Zoning critics may advocate for the creation of more public parks, but that alone will not stave off suburban sprawl.  New Jersey is home to over 400,000 acres of state-owned parks, supplemented by many county and municipal open space preserves, and National Wildlife Refuges such as the Great Swamp and Wallkill River.  Farmland is open space, but it is in a sense developed, since crop planting, crop rotations, and controlled grazing are overseen by farmers, rather than being natural.  However, agricultural land is not covered with impervious surfaces such as concrete or asphalt, and agricultural land can be rewilded and returned to nature while urban land cannot be.  This means that agricultural land can be entered into public park systems, which is not true for land that has been developed. 

Protecting agricultural land from urban sprawl and the densification of urban areas and suburbs require private landowners’ participation in a way that public parks cannot accommodate.  In addition to agricultural zoning practices, preserved farmland programs can serve to further land preservation to prevent urban sprawl.  Preserved farmland is a public-private partnership wherein landowners can sell development rights to the state of New Jersey, but still own their property.  This means the real estate still holds its value and is fungible on the real estate market, but when sold it cannot be subdivided to put tract homes and sprawl development.  New Jersey had about 712,000 acres of farmland as of 2024, down from about 734,000 in 2017.  However, in 2023 the state’s preserved farmland program reached 250,000 acres of privately held land that is protected from development.  New Jersey has actually led New York in housing production due to increased supply of affordable and market rate housing in its cities and inner ring suburbs.  This is in large part due to New Jersey’s affordable housing laws, which impose massive construction obligations on municipalities.  

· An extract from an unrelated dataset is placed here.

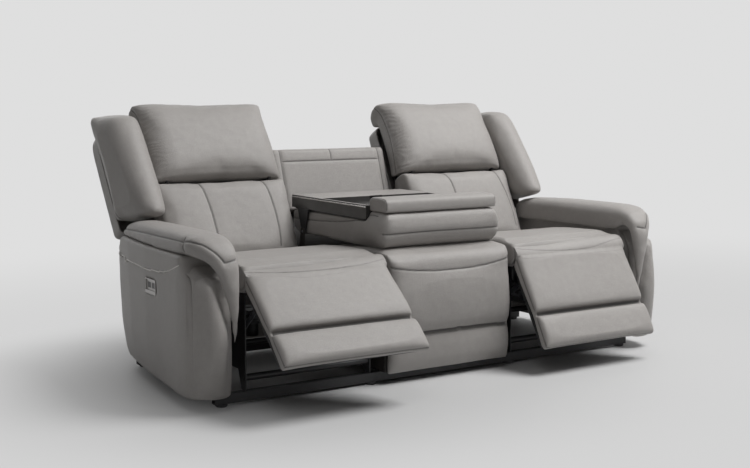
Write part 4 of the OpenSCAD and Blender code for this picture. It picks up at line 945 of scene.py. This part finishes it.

Although this housing law, A4/S50 boosts urban and suburban housing production, it is a threat to the rural areas of New Jersey, which are not exempt from the obligations the bill imposes to construct new housing.  New Jersey has historically balanced incredible population density with open space, but the one size fits all methods of the affordable housing policy threaten the continued success of open space preservation.   As such, environmentalists should look to New Jersey as both an example for balancing environmental considerations and affordable housing, but also an incomplete project.  

Advocates for the newest law, A4/S50, such as Adam Gordon, the Fair Share Housing Center Executive Director, claim their focus is on building housing in urban areas with access to jobs and public transportation.  However, the Fair Share Housing Center instead targets rural municipalities like Burlington County’s Springfield Township with onerous construction obligations, such as the proposed DR Horton Project in Springfield Township to build over a thousand units in the middle of the preserved farmland corridor.  Springfield Township has only about 1,000 homes, so that project would have doubled the town’s population as soon as it opened.  Springfield does not have New Jersey transit rail service, and is miles away from Trenton, Philadelphia, or the north Jersey and New York job market; this municipality is also proximate to the Pine Barrens, one of the most important open spaces in New Jersey.  

This township prevailed in a court case against DR Horton last year, arguing that their municipality’s preserved farmland regime (6,000 acres in that town alone) and the lack of any infrastructure capable of handling thousands of new residents did not amount to exclusionary zoning; this is important because A4/S50 is meant to alleviate exclusionary zoning, not merely to spur development.  Burlington County Superior Court Judge Jeanne Covert agreed, finding the proposed site unsuitable for a massive development.  This disposition is important because it can serve as a starting point for discussion of how A4/S50 should be limited in its impacts on rural areas that are incapable of accommodating massive developments.  Providing new housing is important.  However, protecting rural land–especially in the country’s most densely populated state–should be prioritized before the last tree is felled.  New Jersey lawmakers should seek a balance to housing growth, focusing on urban and suburban areas instead of imposing housing quotas on farming towns, while stopping the assault on our robust preserved farmland and agricultural zoning system.